Raw records:
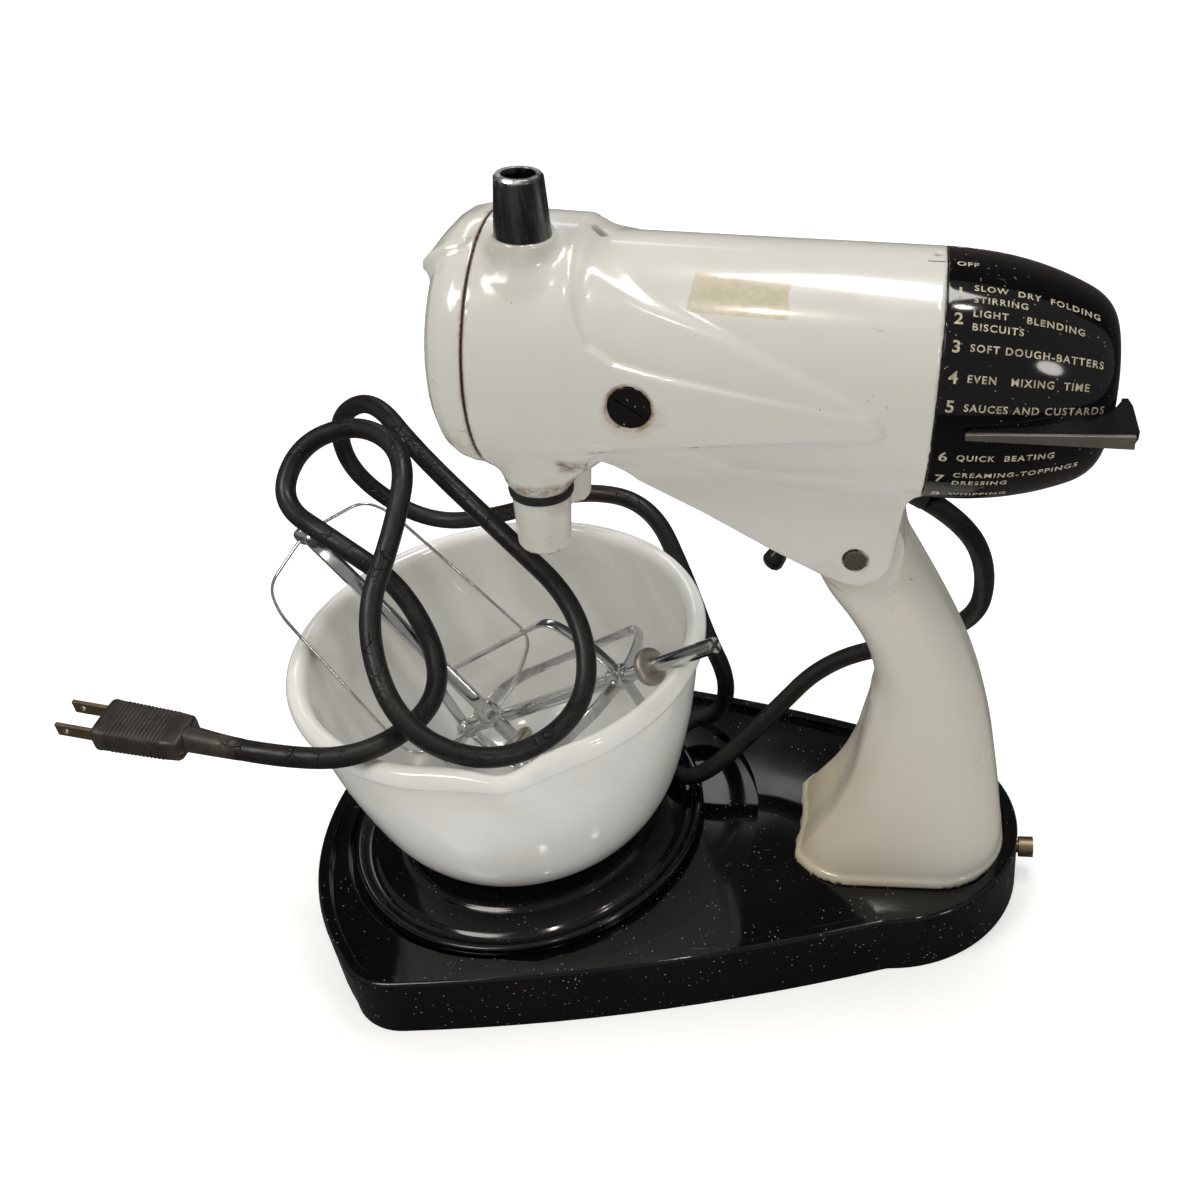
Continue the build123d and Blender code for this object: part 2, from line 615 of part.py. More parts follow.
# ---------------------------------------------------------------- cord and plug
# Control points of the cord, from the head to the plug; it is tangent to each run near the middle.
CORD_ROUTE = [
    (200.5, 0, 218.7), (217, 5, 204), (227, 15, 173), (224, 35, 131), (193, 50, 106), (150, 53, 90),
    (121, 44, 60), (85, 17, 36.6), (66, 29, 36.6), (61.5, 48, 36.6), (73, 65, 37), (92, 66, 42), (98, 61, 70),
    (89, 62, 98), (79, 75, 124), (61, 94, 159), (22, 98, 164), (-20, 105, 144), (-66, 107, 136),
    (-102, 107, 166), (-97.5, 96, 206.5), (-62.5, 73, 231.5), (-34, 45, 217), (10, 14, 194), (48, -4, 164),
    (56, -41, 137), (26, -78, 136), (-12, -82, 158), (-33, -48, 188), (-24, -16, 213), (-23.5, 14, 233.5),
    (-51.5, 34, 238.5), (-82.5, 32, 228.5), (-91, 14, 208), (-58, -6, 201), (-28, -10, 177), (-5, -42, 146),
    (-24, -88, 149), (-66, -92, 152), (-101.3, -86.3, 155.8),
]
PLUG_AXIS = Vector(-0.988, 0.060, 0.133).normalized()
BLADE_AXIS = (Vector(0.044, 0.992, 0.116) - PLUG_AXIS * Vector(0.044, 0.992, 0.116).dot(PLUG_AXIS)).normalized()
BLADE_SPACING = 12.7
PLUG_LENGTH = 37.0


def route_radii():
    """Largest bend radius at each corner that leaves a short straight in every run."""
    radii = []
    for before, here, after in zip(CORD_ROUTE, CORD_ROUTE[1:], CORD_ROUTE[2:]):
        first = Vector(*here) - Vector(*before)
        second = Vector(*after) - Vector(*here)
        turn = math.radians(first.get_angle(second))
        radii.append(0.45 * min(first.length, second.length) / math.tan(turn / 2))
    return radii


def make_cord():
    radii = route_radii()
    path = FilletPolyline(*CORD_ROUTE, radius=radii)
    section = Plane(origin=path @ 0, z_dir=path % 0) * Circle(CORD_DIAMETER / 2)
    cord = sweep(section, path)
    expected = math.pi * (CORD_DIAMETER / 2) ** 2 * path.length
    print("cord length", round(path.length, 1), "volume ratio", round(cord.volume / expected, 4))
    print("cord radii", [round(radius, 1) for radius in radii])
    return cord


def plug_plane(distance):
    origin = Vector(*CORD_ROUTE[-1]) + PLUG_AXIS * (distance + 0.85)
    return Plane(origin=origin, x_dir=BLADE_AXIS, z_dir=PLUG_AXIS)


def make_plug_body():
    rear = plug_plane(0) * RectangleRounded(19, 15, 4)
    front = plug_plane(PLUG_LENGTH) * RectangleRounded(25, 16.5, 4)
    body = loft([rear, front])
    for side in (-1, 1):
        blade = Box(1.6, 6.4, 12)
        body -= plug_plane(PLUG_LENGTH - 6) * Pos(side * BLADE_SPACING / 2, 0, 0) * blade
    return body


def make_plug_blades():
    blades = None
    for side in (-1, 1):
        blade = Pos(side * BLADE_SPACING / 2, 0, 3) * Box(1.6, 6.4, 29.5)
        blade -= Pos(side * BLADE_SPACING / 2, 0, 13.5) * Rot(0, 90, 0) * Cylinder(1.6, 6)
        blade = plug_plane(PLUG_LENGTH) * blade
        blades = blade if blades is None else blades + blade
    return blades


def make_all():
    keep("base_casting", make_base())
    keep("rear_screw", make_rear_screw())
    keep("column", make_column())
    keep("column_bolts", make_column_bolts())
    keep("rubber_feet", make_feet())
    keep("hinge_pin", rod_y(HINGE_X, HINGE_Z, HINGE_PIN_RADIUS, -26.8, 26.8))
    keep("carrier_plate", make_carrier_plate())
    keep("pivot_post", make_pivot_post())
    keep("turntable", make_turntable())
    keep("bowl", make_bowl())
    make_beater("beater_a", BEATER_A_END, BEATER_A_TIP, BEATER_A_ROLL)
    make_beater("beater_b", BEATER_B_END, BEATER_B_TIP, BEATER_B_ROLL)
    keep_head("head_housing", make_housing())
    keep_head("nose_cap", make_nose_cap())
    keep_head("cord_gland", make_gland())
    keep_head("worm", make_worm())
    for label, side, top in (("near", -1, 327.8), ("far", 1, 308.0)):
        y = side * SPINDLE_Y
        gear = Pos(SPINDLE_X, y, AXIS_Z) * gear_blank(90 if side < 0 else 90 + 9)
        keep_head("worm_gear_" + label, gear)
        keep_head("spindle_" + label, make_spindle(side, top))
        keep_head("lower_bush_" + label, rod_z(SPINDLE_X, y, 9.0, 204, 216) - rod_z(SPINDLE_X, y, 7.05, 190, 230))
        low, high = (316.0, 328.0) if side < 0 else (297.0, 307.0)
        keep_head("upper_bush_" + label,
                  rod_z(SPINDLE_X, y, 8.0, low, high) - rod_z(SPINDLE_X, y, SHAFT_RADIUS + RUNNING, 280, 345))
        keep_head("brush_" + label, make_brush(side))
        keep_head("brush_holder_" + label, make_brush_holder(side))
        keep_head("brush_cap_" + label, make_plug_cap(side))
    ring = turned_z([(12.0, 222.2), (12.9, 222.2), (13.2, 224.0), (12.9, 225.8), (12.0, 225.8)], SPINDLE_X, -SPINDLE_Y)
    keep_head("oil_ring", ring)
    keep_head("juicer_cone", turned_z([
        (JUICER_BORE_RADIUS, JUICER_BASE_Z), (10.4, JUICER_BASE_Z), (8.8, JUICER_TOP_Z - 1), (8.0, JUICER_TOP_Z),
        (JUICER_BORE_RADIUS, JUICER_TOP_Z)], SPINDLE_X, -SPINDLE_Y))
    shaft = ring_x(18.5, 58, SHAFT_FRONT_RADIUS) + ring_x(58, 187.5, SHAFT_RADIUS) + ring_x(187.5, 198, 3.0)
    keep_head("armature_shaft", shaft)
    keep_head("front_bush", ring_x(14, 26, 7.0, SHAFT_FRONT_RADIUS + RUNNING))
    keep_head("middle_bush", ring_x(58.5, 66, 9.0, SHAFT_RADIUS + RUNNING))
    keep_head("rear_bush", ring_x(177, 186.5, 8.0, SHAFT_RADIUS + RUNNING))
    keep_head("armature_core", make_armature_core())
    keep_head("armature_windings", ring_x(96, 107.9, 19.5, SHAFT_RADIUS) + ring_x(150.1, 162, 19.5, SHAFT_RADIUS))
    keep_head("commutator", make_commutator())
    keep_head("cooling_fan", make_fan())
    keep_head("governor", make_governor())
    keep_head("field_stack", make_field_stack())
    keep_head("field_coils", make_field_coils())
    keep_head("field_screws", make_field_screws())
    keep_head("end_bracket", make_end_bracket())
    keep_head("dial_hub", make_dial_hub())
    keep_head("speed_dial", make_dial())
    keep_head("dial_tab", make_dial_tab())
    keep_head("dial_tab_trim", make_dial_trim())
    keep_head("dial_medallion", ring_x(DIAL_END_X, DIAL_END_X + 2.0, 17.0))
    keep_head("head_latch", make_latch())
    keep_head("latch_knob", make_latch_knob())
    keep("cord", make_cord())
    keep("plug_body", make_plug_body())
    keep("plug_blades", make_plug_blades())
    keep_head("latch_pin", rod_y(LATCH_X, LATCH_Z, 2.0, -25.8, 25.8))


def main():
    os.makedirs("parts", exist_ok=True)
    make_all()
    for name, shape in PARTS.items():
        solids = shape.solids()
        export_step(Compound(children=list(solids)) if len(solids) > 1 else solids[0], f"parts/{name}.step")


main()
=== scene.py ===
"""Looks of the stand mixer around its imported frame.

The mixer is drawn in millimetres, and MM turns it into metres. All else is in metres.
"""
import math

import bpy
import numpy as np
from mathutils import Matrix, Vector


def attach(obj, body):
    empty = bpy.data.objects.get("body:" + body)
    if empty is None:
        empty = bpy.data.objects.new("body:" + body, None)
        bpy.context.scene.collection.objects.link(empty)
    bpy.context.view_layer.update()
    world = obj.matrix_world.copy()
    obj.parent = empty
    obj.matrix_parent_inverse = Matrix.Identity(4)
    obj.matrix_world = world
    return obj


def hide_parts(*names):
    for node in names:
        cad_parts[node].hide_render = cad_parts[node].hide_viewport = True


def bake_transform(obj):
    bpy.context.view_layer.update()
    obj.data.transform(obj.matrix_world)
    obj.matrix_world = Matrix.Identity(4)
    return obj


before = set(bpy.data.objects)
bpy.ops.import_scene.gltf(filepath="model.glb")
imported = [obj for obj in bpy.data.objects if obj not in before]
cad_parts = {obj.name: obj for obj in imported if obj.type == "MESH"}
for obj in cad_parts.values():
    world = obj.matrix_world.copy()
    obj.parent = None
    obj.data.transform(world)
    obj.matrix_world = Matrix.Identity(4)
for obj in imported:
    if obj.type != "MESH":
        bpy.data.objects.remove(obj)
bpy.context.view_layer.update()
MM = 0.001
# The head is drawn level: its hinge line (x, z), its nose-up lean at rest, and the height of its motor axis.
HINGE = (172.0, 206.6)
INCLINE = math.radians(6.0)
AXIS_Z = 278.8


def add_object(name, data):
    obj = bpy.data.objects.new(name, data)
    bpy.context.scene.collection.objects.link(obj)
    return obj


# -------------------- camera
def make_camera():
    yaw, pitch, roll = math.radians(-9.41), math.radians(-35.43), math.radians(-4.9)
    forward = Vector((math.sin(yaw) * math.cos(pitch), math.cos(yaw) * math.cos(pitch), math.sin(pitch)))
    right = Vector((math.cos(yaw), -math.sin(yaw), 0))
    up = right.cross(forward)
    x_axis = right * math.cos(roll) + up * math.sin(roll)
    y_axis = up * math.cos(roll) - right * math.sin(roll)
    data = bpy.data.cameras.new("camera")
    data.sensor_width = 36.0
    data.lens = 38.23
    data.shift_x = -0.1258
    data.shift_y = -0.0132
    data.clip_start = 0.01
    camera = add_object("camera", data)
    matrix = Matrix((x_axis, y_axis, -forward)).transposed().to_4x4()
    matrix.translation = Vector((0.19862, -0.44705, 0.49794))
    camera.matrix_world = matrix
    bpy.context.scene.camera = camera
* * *
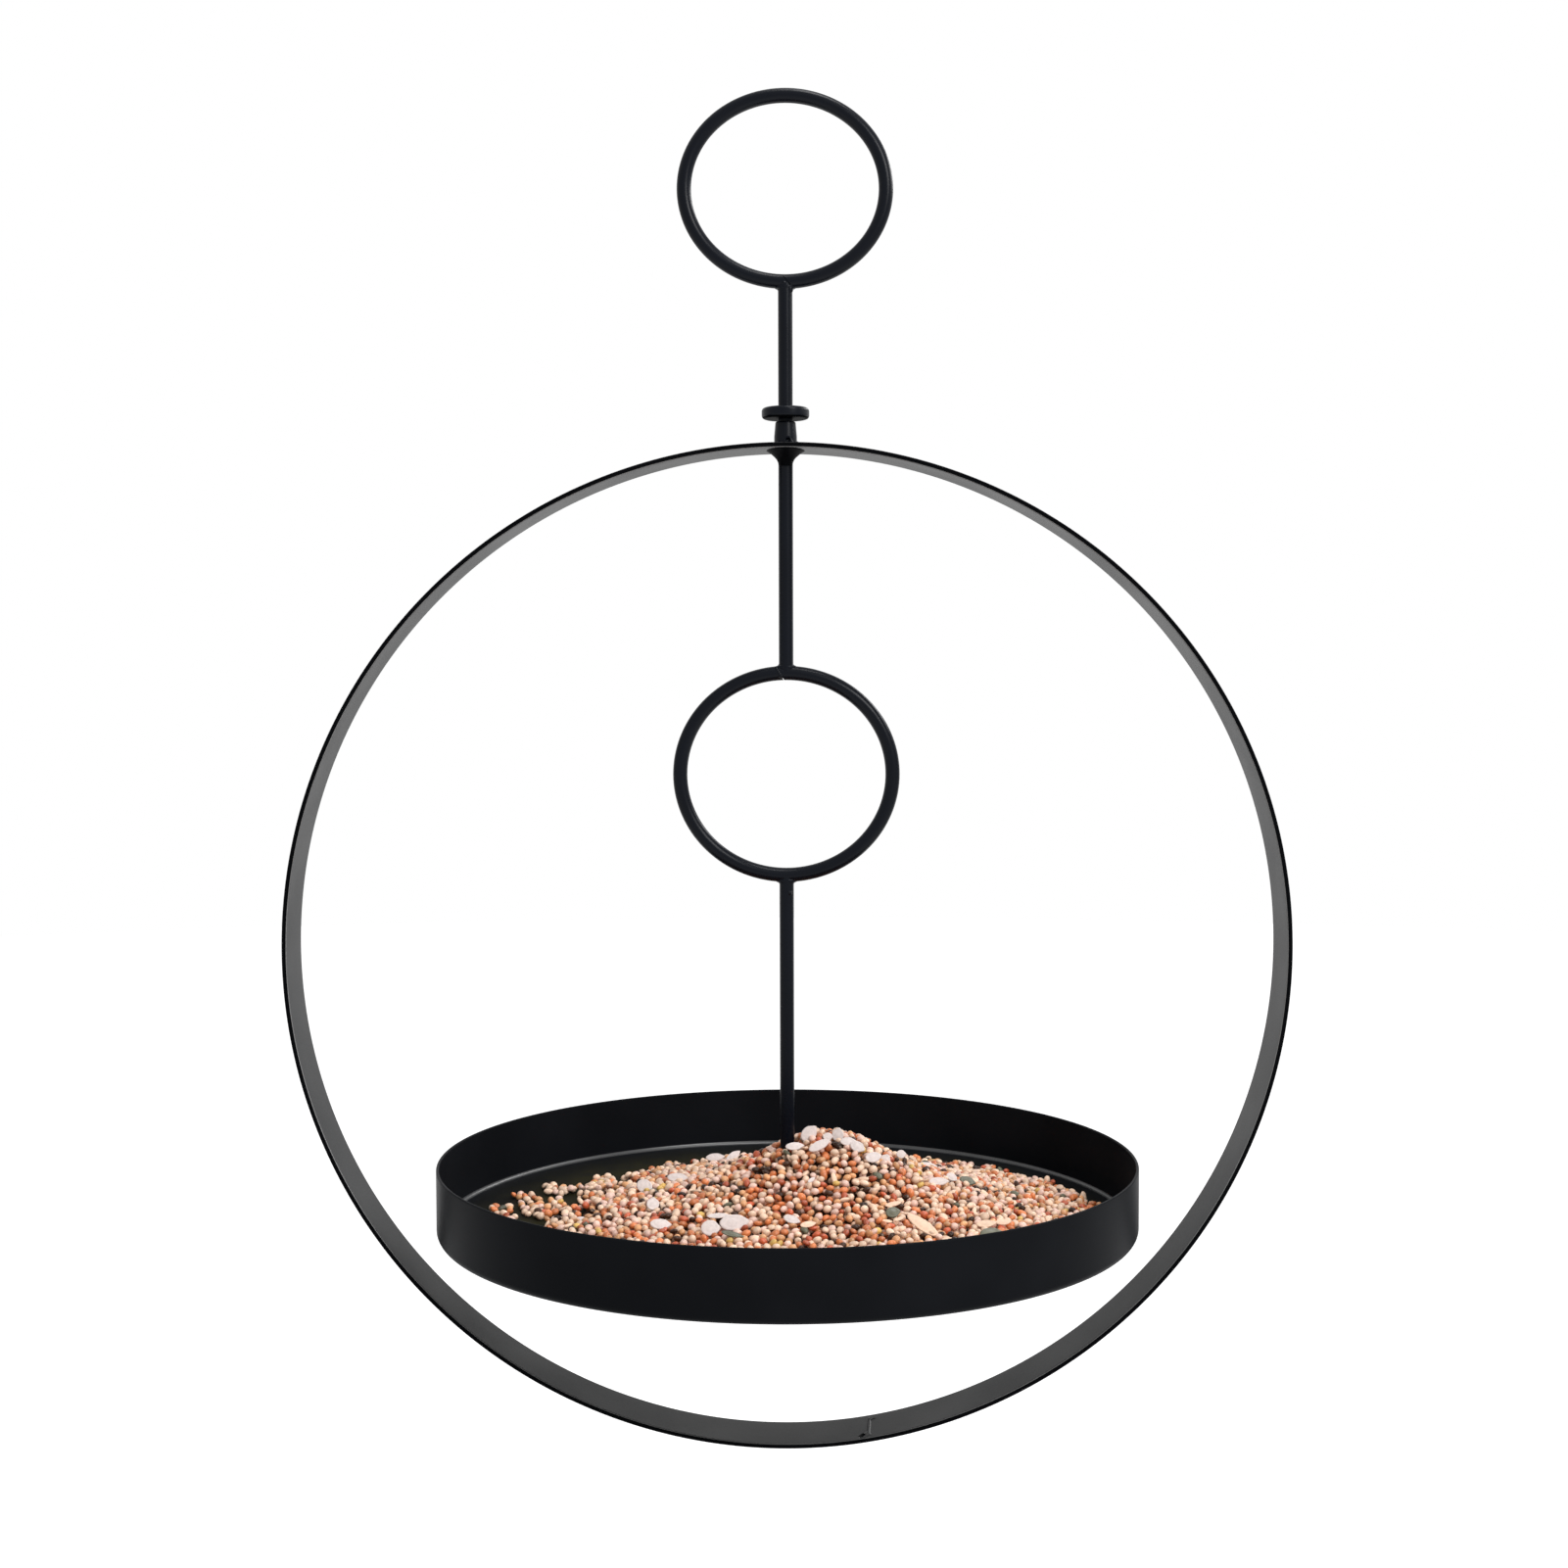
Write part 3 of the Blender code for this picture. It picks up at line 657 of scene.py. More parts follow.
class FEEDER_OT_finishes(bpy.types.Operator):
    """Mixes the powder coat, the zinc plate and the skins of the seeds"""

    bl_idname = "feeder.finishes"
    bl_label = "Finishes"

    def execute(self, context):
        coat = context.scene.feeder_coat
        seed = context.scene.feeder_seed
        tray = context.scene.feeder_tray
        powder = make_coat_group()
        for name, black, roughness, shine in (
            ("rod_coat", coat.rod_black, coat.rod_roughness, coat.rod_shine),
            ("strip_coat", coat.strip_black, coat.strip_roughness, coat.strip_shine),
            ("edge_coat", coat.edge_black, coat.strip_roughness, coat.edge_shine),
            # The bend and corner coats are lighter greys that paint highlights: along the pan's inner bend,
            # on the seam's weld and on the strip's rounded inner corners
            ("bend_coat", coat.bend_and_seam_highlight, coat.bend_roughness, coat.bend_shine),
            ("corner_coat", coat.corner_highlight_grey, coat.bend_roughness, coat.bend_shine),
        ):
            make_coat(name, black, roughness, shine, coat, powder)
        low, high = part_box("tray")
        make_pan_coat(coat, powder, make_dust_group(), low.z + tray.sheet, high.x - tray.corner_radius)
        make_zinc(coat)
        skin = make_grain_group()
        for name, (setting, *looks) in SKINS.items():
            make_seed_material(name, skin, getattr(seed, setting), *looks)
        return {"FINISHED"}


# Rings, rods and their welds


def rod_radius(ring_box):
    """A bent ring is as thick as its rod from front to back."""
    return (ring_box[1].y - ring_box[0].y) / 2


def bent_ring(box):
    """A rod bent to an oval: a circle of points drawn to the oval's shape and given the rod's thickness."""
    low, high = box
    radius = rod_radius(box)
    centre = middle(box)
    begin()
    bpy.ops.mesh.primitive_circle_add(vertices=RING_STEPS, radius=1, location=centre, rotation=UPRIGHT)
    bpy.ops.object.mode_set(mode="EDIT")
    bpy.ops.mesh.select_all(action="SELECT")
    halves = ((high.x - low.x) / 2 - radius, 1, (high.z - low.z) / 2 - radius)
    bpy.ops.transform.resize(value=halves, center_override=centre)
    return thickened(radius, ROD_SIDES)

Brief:
The required output is an exact reproduction of the lines starting at the one that contains "export_step(Compound(children=list(solids)) if len(solids)" and ending at the one that contains "bpy.data.objects.remove(obj)". Both boundary lines belong to it.

Answer to this task:
        export_step(Compound(children=list(solids)) if len(solids) > 1 else solids[0], f"parts/{name}.step")


main()
=== scene.py ===
"""Looks of the stand mixer around its imported frame.

The mixer is drawn in millimetres, and MM turns it into metres. All else is in metres.
"""
import math

import bpy
import numpy as np
from mathutils import Matrix, Vector


def attach(obj, body):
    empty = bpy.data.objects.get("body:" + body)
    if empty is None:
        empty = bpy.data.objects.new("body:" + body, None)
        bpy.context.scene.collection.objects.link(empty)
    bpy.context.view_layer.update()
    world = obj.matrix_world.copy()
    obj.parent = empty
    obj.matrix_parent_inverse = Matrix.Identity(4)
    obj.matrix_world = world
    return obj


def hide_parts(*names):
    for node in names:
        cad_parts[node].hide_render = cad_parts[node].hide_viewport = True


def bake_transform(obj):
    bpy.context.view_layer.update()
    obj.data.transform(obj.matrix_world)
    obj.matrix_world = Matrix.Identity(4)
    return obj


before = set(bpy.data.objects)
bpy.ops.import_scene.gltf(filepath="model.glb")
imported = [obj for obj in bpy.data.objects if obj not in before]
cad_parts = {obj.name: obj for obj in imported if obj.type == "MESH"}
for obj in cad_parts.values():
    world = obj.matrix_world.copy()
    obj.parent = None
    obj.data.transform(world)
    obj.matrix_world = Matrix.Identity(4)
for obj in imported:
    if obj.type != "MESH":
        bpy.data.objects.remove(obj)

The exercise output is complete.